The computed matrix $\widehat{A}$ has 140 $2\times 2$ diagonal blocks followed by a $719\times 719$ diagonal block. The matrix $\widehat{B}$ is diagonal with positive diagonal elements.

6. Conclusions

The basic theoretical properties of the approximate symmetric chordal metric for two real or complex numbers are investigated, and reliable, accurate, and efficient algorithms for its computation are proposed. A factored representation of the modulus of a complex number is introduced, which allows to obtain very accurate results for the entire range of the floating point number system of a computer. Two different ways to evaluate the distance between the reciprocals of the given numbers are described. The algorithms can be easily implemented on various architectures and compilers. Extensive numerical tests were performed to assess the performance of the associated implementation. The results were compared to those obtained in MATLAB, but with appropriate modifications for numbers very close to the bounds of the range of representable values, where the usual formulas give wrong results, as shown in several detailed numerical examples.

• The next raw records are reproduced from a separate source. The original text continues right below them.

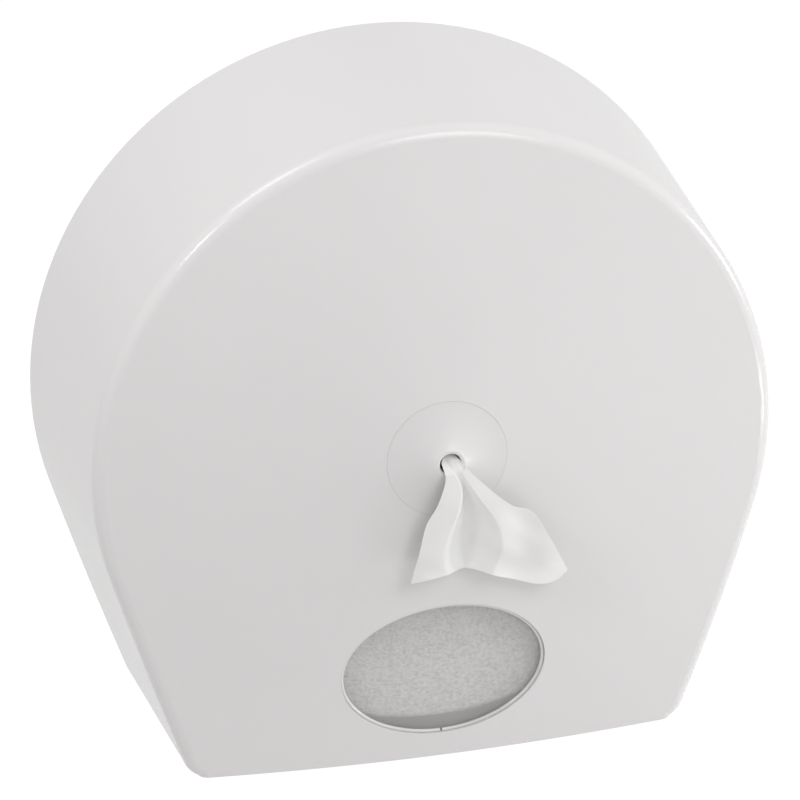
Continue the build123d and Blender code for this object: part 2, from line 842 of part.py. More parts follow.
with BuildPart() as left_clip:
    add(right_clip.part)
    mirror(about=Plane.YZ, mode=Mode.REPLACE)
left_clip.part.label = "left_clip"
export_step(left_clip.part, "parts/left_clip.step")

with BuildPart() as clip_screws:
    for x, z in clip_points:
        add(screw_into_plate(x, z, foot_seat))
clip_screws.part.label = "clip_screws"
export_step(clip_screws.part, "parts/clip_screws.step")

# Catch beside the cam
with BuildPart() as catch_plate:
    with BuildSketch(Plane.XZ.offset(shelf_back)):
        with Locations((catch_x + catch_thickness, catch_low)):
            Rectangle(
                catch_foot_length,
                catch_height,
                align=(Align.MAX, Align.MIN),
            )
        with Locations(*catch_points):
            Circle(screw_hole_radius, mode=Mode.SUBTRACT)
    extrude(amount=catch_thickness)
    arm_reach = lock_depth + cam_width / 2 + catch_clearance + catch_hook_depth
    with BuildSketch(Plane.YZ.offset(catch_x)):
        with Locations((-shelf_back, catch_low + catch_hook)):
            Rectangle(
                arm_reach - shelf_back,
                catch_height - catch_hook,
                align=(Align.MAX, Align.MIN),
            )
        with Locations((-arm_reach, catch_low)):
            Rectangle(catch_hook_depth, catch_height, align=(Align.MIN, Align.MIN))
    extrude(amount=catch_thickness)
catch_plate.part.label = "catch_plate"
export_step(catch_plate.part, "parts/catch_plate.step")

with BuildPart() as catch_screws:
    for x, z in catch_points:
        add(screw_into_plate(x, z, shelf_back + catch_thickness + running_gap))
catch_screws.part.label = "catch_screws"
export_step(catch_screws.part, "parts/catch_screws.step")

# Hinge pins and the rings on their ends
pin_start = tray_knuckle_start - running_gap
pin_end = cover_knuckle_start + knuckle_length + pin_overhang
with BuildPart() as hinge_pins:
    with BuildSketch(Plane.YZ.offset(pin_start)):
        with Locations((-hinge_depth, hinge_z)):
            Circle(pin_radius)
    extrude(amount=pin_end - pin_start)
    with BuildSketch(Plane.YZ.offset(pin_start)):
        with Locations((-hinge_depth, hinge_z)):
            Circle(pin_head_radius)
    extrude(amount=-pin_head_thickness)
    mirror(about=Plane.YZ)
hinge_pins.part.label = "hinge_pins"
export_step(hinge_pins.part, "parts/hinge_pins.step")

with BuildPart() as hinge_rings:
    ring_start = cover_knuckle_start + knuckle_length + seat_gap
    with BuildSketch(Plane.YZ.offset(ring_start)):
        with Locations((-hinge_depth, hinge_z)):
            Circle(hinge_ring_radius)
            Circle(pin_radius + running_gap, mode=Mode.SUBTRACT)
    extrude(amount=hinge_ring_thickness)
    mirror(about=Plane.YZ)
hinge_rings.part.label = "hinge_rings"
export_step(hinge_rings.part, "parts/hinge_rings.step")

# Paper roll and the strand that is drawn from its middle
with BuildPart() as paper_roll:
    with BuildSketch(Plane.XZ.offset(roll_back)):
        with Locations((0, roll_centre_z)):
            Circle(roll_radius)
            Circle(roll_bore_radius, mode=Mode.SUBTRACT)
    extrude(amount=roll_front - roll_back)
    fillet(paper_roll.edges().filter_by(GeomType.CIRCLE).group_by(SortBy.RADIUS)[-1], roll_edge_radius)
paper_roll.part.label = "paper_roll"
export_step(paper_roll.part, "parts/paper_roll.step")

with BuildPart() as feed_strand:
    with BuildSketch(Plane.XZ.offset(strand_root_depth)):
        with Locations((0, roll_centre_z)):
            Circle(roll_bore_radius - seat_gap)
    extrude(amount=strand_shoulder_depth - strand_root_depth)
    with BuildSketch(Plane.XZ.offset(strand_shoulder_depth)):
        with Locations((0, roll_centre_z)):
            Circle(roll_bore_radius - seat_gap)
    with BuildSketch(Plane.XZ.offset(strand_tip_depth)):
        with Locations((0, roll_centre_z)):
            Circle(strand_tip_radius)
    loft()
feed_strand.part.label = "feed_strand"
export_step(feed_strand.part, "parts/feed_strand.step")
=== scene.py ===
from math import cos, pi, radians, sin

import bpy
import numpy as np
from mathutils import Matrix, Vector


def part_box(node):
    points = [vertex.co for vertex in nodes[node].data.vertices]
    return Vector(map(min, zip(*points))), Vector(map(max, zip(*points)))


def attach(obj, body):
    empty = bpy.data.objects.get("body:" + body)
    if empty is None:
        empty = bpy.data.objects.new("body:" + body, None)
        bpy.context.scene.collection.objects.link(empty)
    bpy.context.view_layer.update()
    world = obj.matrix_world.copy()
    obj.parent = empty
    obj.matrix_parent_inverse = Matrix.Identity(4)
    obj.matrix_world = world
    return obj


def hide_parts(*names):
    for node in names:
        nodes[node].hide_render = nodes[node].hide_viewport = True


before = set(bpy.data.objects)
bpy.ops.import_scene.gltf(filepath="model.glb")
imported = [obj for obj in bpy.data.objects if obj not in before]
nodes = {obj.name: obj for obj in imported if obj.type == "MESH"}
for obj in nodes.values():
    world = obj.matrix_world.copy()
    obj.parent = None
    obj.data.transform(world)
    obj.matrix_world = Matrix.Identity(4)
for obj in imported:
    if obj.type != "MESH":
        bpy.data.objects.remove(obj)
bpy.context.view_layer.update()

# Camera. It stands five metres off, a little to the left and well above, so the view is nearly
# parallel, as a product picture's is. The slight roll is the photograph's own.
view_distance = 5.0
view_heading = -13.8177
view_height = 24.0933
view_roll = radians(-1.2164)
view_point = Vector((-0.0002, -0.06, -0.00786))
pixels_per_millimetre = 2.19065
picture_width = 800
millimetres_per_metre = 1000


def towards(heading, height):
    """One metre from the dispenser, by degrees to the right of straight ahead and degrees up."""
    level = cos(radians(height))
    return Vector((sin(radians(heading)) * level, -cos(radians(heading)) * level, sin(radians(height))))


def put(name, data):
    """A new object in the scene."""
    thing = bpy.data.objects.new(name, data)
    bpy.context.scene.collection.objects.link(thing)
    return thing


view_back = towards(view_heading, view_height)
view_right = (-view_back).cross(Vector((0, 0, 1))).normalized()
view_up = view_right.cross(-view_back)
rolled_right = view_right * cos(view_roll) + view_up * sin(view_roll)
rolled_up = view_up * cos(view_roll) - view_right * sin(view_roll)
lens = bpy.data.cameras.new("product view")
lens.sensor_fit = "HORIZONTAL"
lens.sensor_width = 36
focal_pixels = pixels_per_millimetre * view_distance * millimetres_per_metre
lens.lens = focal_pixels * lens.sensor_width / picture_width
camera = put("product view", lens)
view_turn = Matrix((rolled_right, rolled_up, view_back)).transposed().to_4x4()
camera.matrix_world = Matrix.Translation(view_point + view_back * view_distance) @ view_turn
bpy.context.scene.camera = camera
bpy.context.scene.view_settings.view_transform = "Standard"

# Studio. The dispenser hangs high over a pale floor, against white. Three soft lamps light it from the
# front and the right, and two more fill in the left wall and the top.
world = bpy.data.worlds.new("white studio")
bpy.context.scene.world = world
world.use_nodes = True


class Value:
    """What a node gives. Python's operators add Math nodes to its bench."""

    def __init__(self, bench, socket):
        self.bench = bench
        self.socket = socket

    def __add__(self, other):
        return self.bench.math("ADD", self, other)

    def __sub__(self, other):
        return self.bench.math("SUBTRACT", self, other)

    def __rsub__(self, other):
        return self.bench.math("SUBTRACT", other, self)

    def __mul__(self, other):
        return self.bench.math("MULTIPLY", self, other)

    def __truediv__(self, other):
        return self.bench.math("DIVIDE", self, other)

    def __rtruediv__(self, other):
        return self.bench.math("DIVIDE", other, self)

    def __pow__(self, other):
        return self.bench.math("POWER", self, other)

    def __rpow__(self, other):
        return self.bench.math("POWER", other, self)

    __radd__ = __add__
    __rmul__ = __mul__


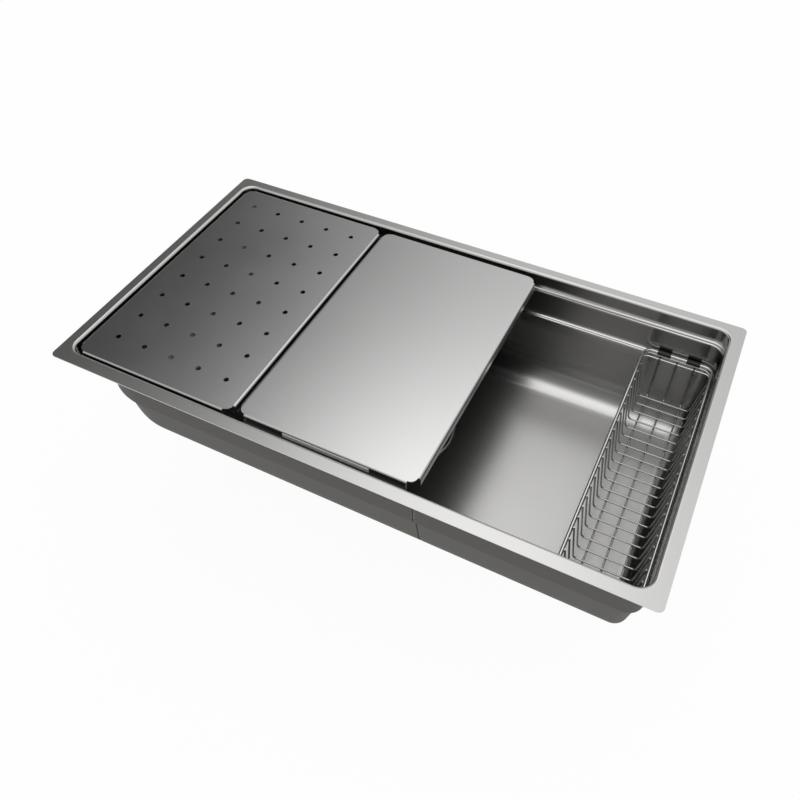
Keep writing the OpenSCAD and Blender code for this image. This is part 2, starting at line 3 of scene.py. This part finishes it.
import bmesh
import bpy
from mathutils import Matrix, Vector


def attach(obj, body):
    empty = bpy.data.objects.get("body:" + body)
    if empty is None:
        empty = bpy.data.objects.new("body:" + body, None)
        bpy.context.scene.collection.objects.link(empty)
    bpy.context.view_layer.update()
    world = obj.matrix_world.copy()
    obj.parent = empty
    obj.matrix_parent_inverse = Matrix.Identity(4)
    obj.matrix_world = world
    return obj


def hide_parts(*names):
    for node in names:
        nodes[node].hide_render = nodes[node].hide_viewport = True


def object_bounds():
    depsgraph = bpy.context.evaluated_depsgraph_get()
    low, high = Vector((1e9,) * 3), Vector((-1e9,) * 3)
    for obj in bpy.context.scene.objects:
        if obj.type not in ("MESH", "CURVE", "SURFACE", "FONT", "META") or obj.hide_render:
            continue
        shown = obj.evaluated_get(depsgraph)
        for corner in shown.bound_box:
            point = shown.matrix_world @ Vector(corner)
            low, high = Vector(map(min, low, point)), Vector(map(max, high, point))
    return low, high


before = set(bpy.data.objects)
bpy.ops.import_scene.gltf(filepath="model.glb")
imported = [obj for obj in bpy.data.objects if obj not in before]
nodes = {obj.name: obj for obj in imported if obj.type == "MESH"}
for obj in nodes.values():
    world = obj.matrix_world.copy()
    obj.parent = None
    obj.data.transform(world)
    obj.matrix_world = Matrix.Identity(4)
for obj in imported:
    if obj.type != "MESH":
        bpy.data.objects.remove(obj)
cad_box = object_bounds()


# The camera stands in front and to the right of the sink, about 45 degrees
# above it, and is rolled by half a degree.

camera_data = bpy.data.cameras.new("studio_camera")
camera_data.lens = 35.80
camera_data.sensor_width = 36
camera_data.shift_x = -0.0006
camera_data.shift_y = -0.0400
camera = bpy.data.objects.new("studio_camera", camera_data)
camera.location = (0.35283, -0.69742, 0.78891)
camera.rotation_euler = (0.747955, 0.005881, 0.466525)
bpy.context.scene.collection.objects.link(camera)
bpy.context.scene.camera = camera
bpy.context.scene.view_settings.view_transform = "Standard"


# The studio: a soft room with a bright patch of ceiling to the rear, a glow
# overhead and a dark screen to the left, so that flat steel shades from dark to
# bright. The floor is a pale plane that keeps a soft shadow.

def link(tree, a, out, b, into):
    tree.links.new(a.outputs[out], b.inputs[into])


world = bpy.data.worlds.new("studio")
bpy.context.scene.world = world
world.use_nodes = True
sky = world.node_tree
sky.nodes.clear()
sky_out = sky.nodes.new("ShaderNodeOutputWorld")
sky_light = sky.nodes.new("ShaderNodeBackground")
sky_way = sky.nodes.new("ShaderNodeTexCoord")


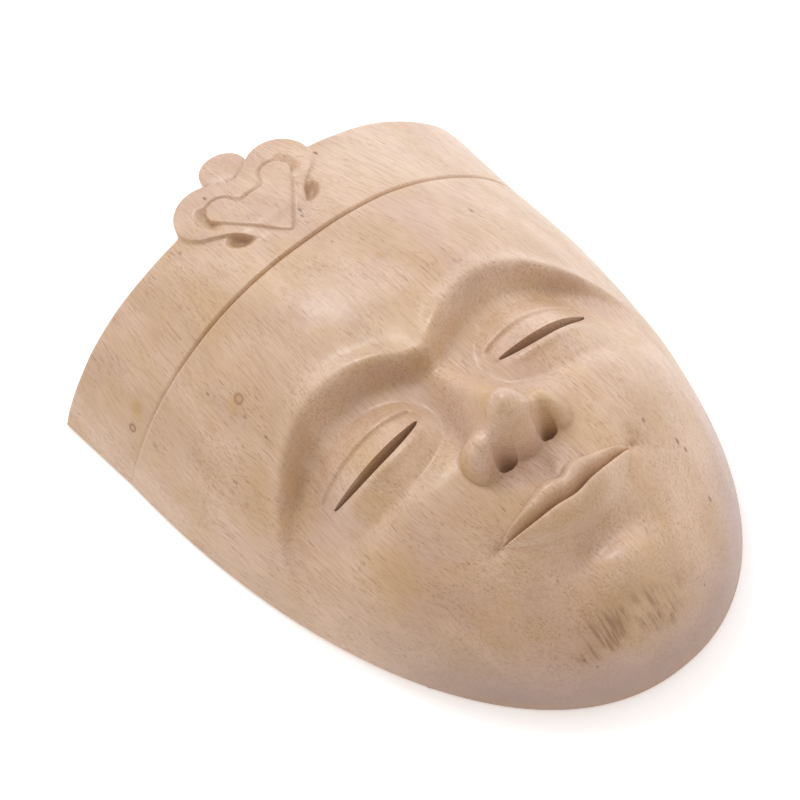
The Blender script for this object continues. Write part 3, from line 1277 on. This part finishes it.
class MASK_OT_stage(bpy.types.Operator):
    """Lay a pale floor and set the camera and the soft lights"""

    bl_idname = "mask.set_stage"
    bl_label = "Set stage"

    def execute(self, context):
        scene = context.scene
        stage = scene.mask_stage
        block = scene.mask_block
        half = 0.5 * stage.floor_size
        mesh = bpy.data.meshes.new("floor")
        corners = [(-half, -half, 0.0), (half, -half, 0.0), (half, half, 0.0), (-half, half, 0.0)]
        mesh.from_pydata(corners, [], [(0, 1, 2, 3)])
        mesh.materials.append(plain_floor(stage))
        floor = bpy.data.objects.new("floor", mesh)
        floor.location.z = -FLOOR_GAP
        scene.collection.objects.link(floor)
        lens = bpy.data.cameras.new("camera")
        lens.lens = stage.lens
        lens.clip_start = 0.01
        camera = bpy.data.objects.new("camera", lens)
        camera.matrix_world = camera_place(block, stage)
        scene.collection.objects.link(camera)
        scene.camera = camera
        soft_light("key_light", KEY_PLACE, (0.0, 0.0, 0.0), stage.key_size, stage.key_power)
        scene.world = sloping_sky(stage)
        scene.view_settings.view_transform = "Standard"
        return {"FINISHED"}


class MASK_PT_panel(bpy.types.Panel):
    """Lists the mask's sizes, finish and stage, and the buttons that make them"""

    bl_label = "Carved wooden mask"
    bl_idname = "MASK_PT_panel"
    bl_space_type = "VIEW_3D"
    bl_region_type = "UI"
    bl_category = "Mask"

    def draw(self, context):
        scene = context.scene
        for title, group in (
            ("Block", scene.mask_block),
            ("Ornament", scene.mask_ornament),
            ("Finish", scene.mask_finish),
            ("Stage", scene.mask_stage),
        ):
            box = self.layout.box()
            box.label(text=title)
            for name in group.__annotations__:
                box.prop(group, name)
        for operator in (MASK_OT_carve, MASK_OT_stage):
            self.layout.operator(operator.bl_idname)


CLASSES = (
    BlockSizes,
    OrnamentSizes,
    FinishSettings,
    StageSettings,
    MASK_OT_carve,
    MASK_OT_stage,
    MASK_PT_panel,
)


def register():
    for kind in CLASSES:
        bpy.utils.register_class(kind)
    bpy.types.Scene.mask_block = PointerProperty(type=BlockSizes)
    bpy.types.Scene.mask_ornament = PointerProperty(type=OrnamentSizes)
    bpy.types.Scene.mask_finish = PointerProperty(type=FinishSettings)
    bpy.types.Scene.mask_stage = PointerProperty(type=StageSettings)


def unregister():
    for name in ("mask_block", "mask_ornament", "mask_finish", "mask_stage"):
        delattr(bpy.types.Scene, name)
    for kind in reversed(CLASSES):
        bpy.utils.unregister_class(kind)


def corners(box):
    """A box as plain lists of numbers."""
    return [[float(c) for c in corner] for corner in box]


def main():
    register()
    bpy.ops.mask.carve_wood()
    bpy.ops.mask.set_stage()


if __name__ == "__main__":
    main()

As an application, the block diagonalization of matrix pencils is considered and two examples are investigated. The largest order example illustrates the efficiency improvement possible using a proper eigenvalue reordering strategy and fast algorithms for computing the approximate symmetric chordal metric. The algorithms can be used for applications using the chordal metric, if the triangle inequality is not required.